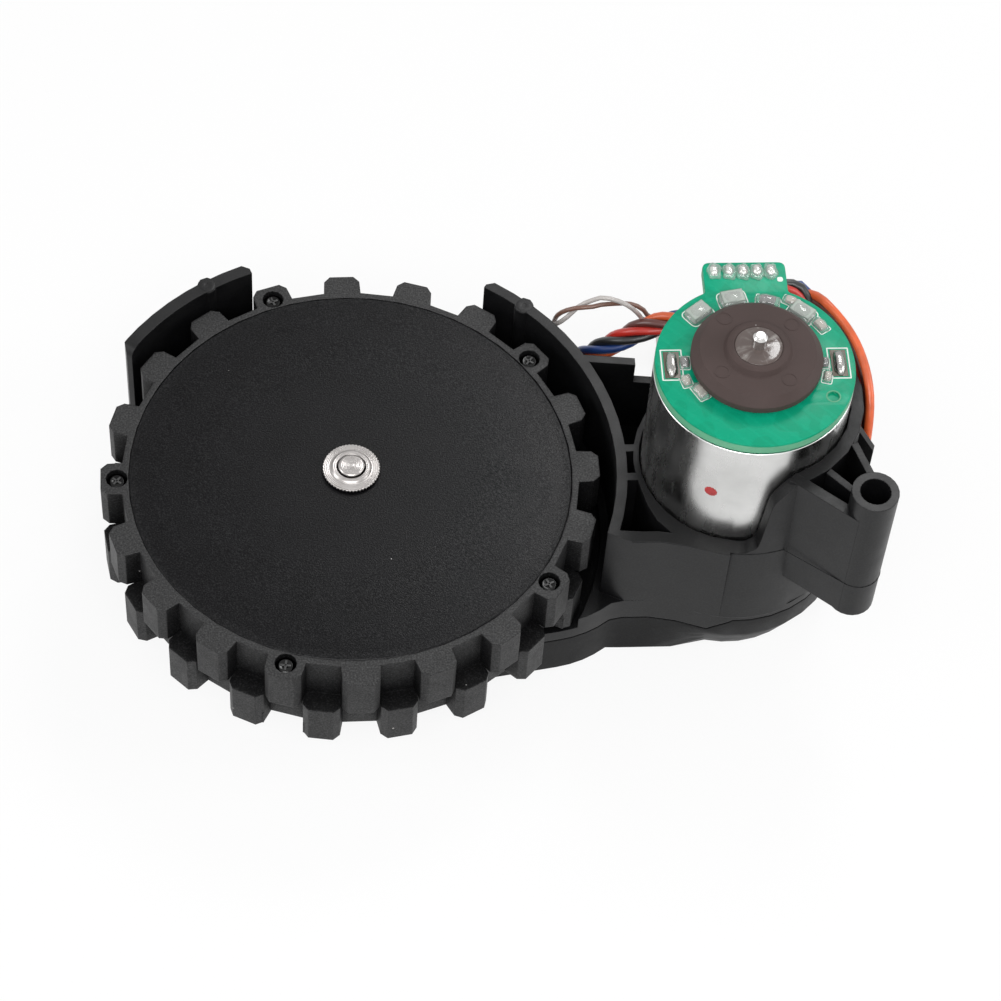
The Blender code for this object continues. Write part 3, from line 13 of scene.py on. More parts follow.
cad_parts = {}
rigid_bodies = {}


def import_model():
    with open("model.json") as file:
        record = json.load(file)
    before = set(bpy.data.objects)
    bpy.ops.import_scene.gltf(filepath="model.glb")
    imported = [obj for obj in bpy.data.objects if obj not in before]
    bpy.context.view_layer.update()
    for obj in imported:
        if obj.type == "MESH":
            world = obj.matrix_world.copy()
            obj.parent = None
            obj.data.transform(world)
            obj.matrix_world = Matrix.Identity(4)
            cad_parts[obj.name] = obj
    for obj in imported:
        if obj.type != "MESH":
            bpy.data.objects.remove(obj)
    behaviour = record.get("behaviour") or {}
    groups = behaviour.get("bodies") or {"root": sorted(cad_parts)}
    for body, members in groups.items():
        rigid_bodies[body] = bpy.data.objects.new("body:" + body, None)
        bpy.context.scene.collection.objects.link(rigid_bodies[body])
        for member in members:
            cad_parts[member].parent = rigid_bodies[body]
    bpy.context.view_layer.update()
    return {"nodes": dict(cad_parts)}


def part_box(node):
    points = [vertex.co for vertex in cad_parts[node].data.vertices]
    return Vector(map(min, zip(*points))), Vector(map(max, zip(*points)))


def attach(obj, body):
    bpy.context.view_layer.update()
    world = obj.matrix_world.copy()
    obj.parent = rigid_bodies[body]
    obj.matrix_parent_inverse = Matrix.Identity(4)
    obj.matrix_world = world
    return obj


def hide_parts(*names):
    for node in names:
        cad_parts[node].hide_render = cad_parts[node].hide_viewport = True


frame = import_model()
━━━━
== SHORT EXERCISE ==
Copy all the lines, exactly.

== CORRECT ANSWER ==
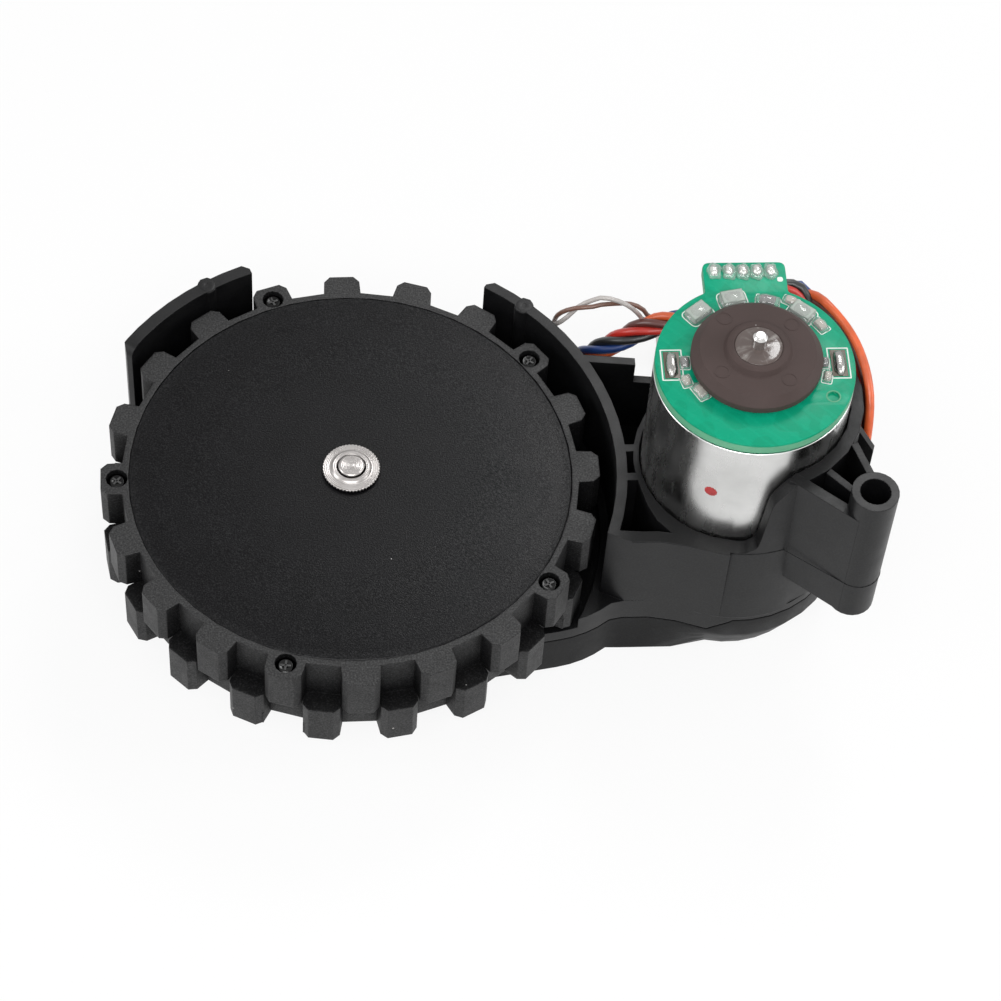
The Blender code for this object continues. Write part 3, from line 13 of scene.py on. More parts follow.
cad_parts = {}
rigid_bodies = {}


def import_model():
    with open("model.json") as file:
        record = json.load(file)
    before = set(bpy.data.objects)
    bpy.ops.import_scene.gltf(filepath="model.glb")
    imported = [obj for obj in bpy.data.objects if obj not in before]
    bpy.context.view_layer.update()
    for obj in imported:
        if obj.type == "MESH":
            world = obj.matrix_world.copy()
            obj.parent = None
            obj.data.transform(world)
            obj.matrix_world = Matrix.Identity(4)
            cad_parts[obj.name] = obj
    for obj in imported:
        if obj.type != "MESH":
            bpy.data.objects.remove(obj)
    behaviour = record.get("behaviour") or {}
    groups = behaviour.get("bodies") or {"root": sorted(cad_parts)}
    for body, members in groups.items():
        rigid_bodies[body] = bpy.data.objects.new("body:" + body, None)
        bpy.context.scene.collection.objects.link(rigid_bodies[body])
        for member in members:
            cad_parts[member].parent = rigid_bodies[body]
    bpy.context.view_layer.update()
    return {"nodes": dict(cad_parts)}


def part_box(node):
    points = [vertex.co for vertex in cad_parts[node].data.vertices]
    return Vector(map(min, zip(*points))), Vector(map(max, zip(*points)))


def attach(obj, body):
    bpy.context.view_layer.update()
    world = obj.matrix_world.copy()
    obj.parent = rigid_bodies[body]
    obj.matrix_parent_inverse = Matrix.Identity(4)
    obj.matrix_world = world
    return obj


def hide_parts(*names):
    for node in names:
        cad_parts[node].hide_render = cad_parts[node].hide_viewport = True


frame = import_model()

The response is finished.